One big question is whether Dreier made bad choices for his list, which seems less dependable the closer he gets to the present day and lacks the hindsight of history. Any other compiler would have a slightly different list, but with large overlap: I might have had fewer athletes than Dreier, but his call is perfectly defensible.
Although he personally leans towards the politics of European social democracy, Dreier uses a definition of “progressive” broad enough to include anarchists like Emma Goldman; communists like W.E.B. DuBois (at the end of his life); and black nationalists like Malcolm X. But he includes as well a president with a very mixed record—Lyndon Johnson, responsible for a big expansion of the New Deal at home and a big expansion of imperial war in Vietnam. The list includes political enemies or rivals, like Teddy Roosevelt, who ran against Debs for president. And like most people, his great Americans often had their political lapses (like Theodore Geisel, or Dr. Seuss, drawing unpleasant caricatures of Japanese during the Second World War) or may make the list mainly for one part of their career (as with Bob Dylan). While Dreier wants to make the case for the greatness of his selections, he draws generally balanced, unvarnished pictures of them.
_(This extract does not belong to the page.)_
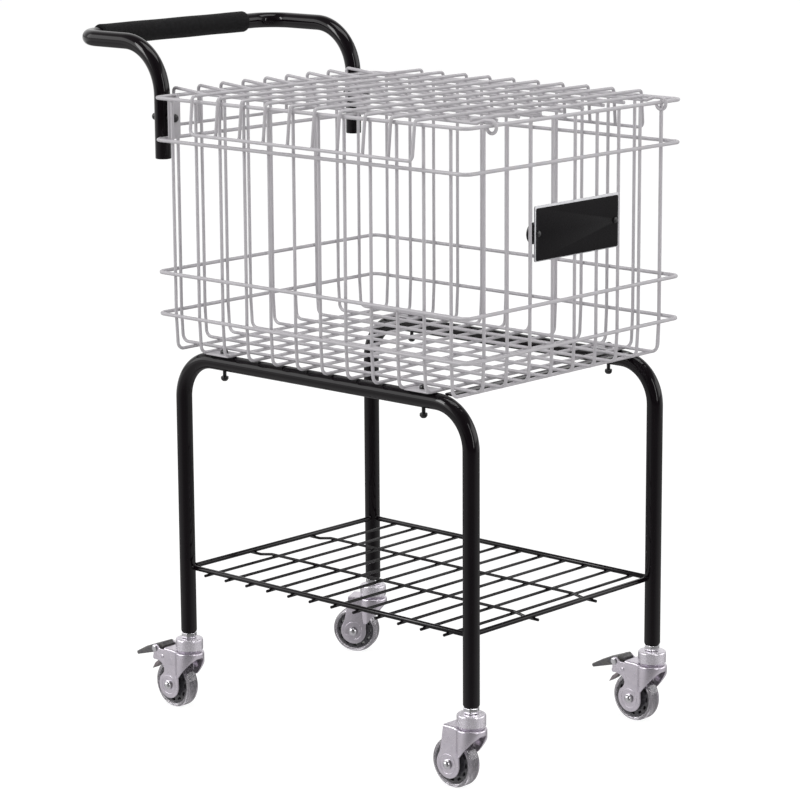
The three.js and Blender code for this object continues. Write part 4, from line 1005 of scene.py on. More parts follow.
@dataclass(frozen=True)
class WireBasket:
    """The welded wire cage with its bolting tabs, and the bolts that hold it to the hoops."""

    wire_r: float = 2.25
    rim_r: float = 2.5
    rim_x: float = 278.2
    rim_y: float = 215.8
    rim_corner_r: float = 11.0
    rim_heights: tuple[float, ...] = (858.0, 801.5, 621.7, 564.8)
    wall_x: float = 273.55
    wall_y: float = 211.15
    floor_z: float = 517.75
    long_floor_z: float = 522.15
    bend_r: float = 10.0
    foot_inset: float = 2.5
    top_rise: float = 1.4
    short_count: int = 12
    short_pitch: float = 45.2
    long_count: int = 9
    long_pitch: float = 44.45
    sides: int = 16
    tab_x: float = 180.8
    tab_y: float = 188.0
    tab_half_length: float = 15.0
    tab_t: float = 2.0
    tab_bottom_z: float = 515.28
    bolt_r: float = 2.5
    head_r: float = 5.4
    head_h: float = 6.0
    nut_top_z: float = 485.8
    nut_h: float = 7.0
    knee_r: float = 30.0
    rim_bead_r: float = 2.3
    rim_bead_t: float = 1.2
    floor_bead: Point = (2.2, 2.2, 1.1)
    tab_side_gap: float = 1.4
    tab_corner_r: float = 2.0
    tab_bevel: float = 0.4
    hole_play: float = 0.4
    thread_play: float = 0.2
    seat_gap: float = 0.15
    thread_end: float = 4.0
    nut_across: float = 1.02
    nut_flat_share: float = 0.6
    nut_round: float = 0.8
    nut_bevel: float = 0.6
    cap_dome: tuple[Spot, ...] = ((0, 0), (2.6, 0.5), (4.2, 1.8))
    cap_r: float = 4.6
    cap_seat_share: float = 0.55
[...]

Many teachers will find The 100 Greatest Americans of the 20th Century a great choice for both high school and college course reading lists. And even well-informed Dissent readers will enjoy arguing privately with Dreier about his choices while learning much about progressive figures of the past century, familiar and unfamiliar. But I hope the book also gets in the hands of many Americans with ill-defined or even conservative leanings. It could change the way they think about the country’s past and future.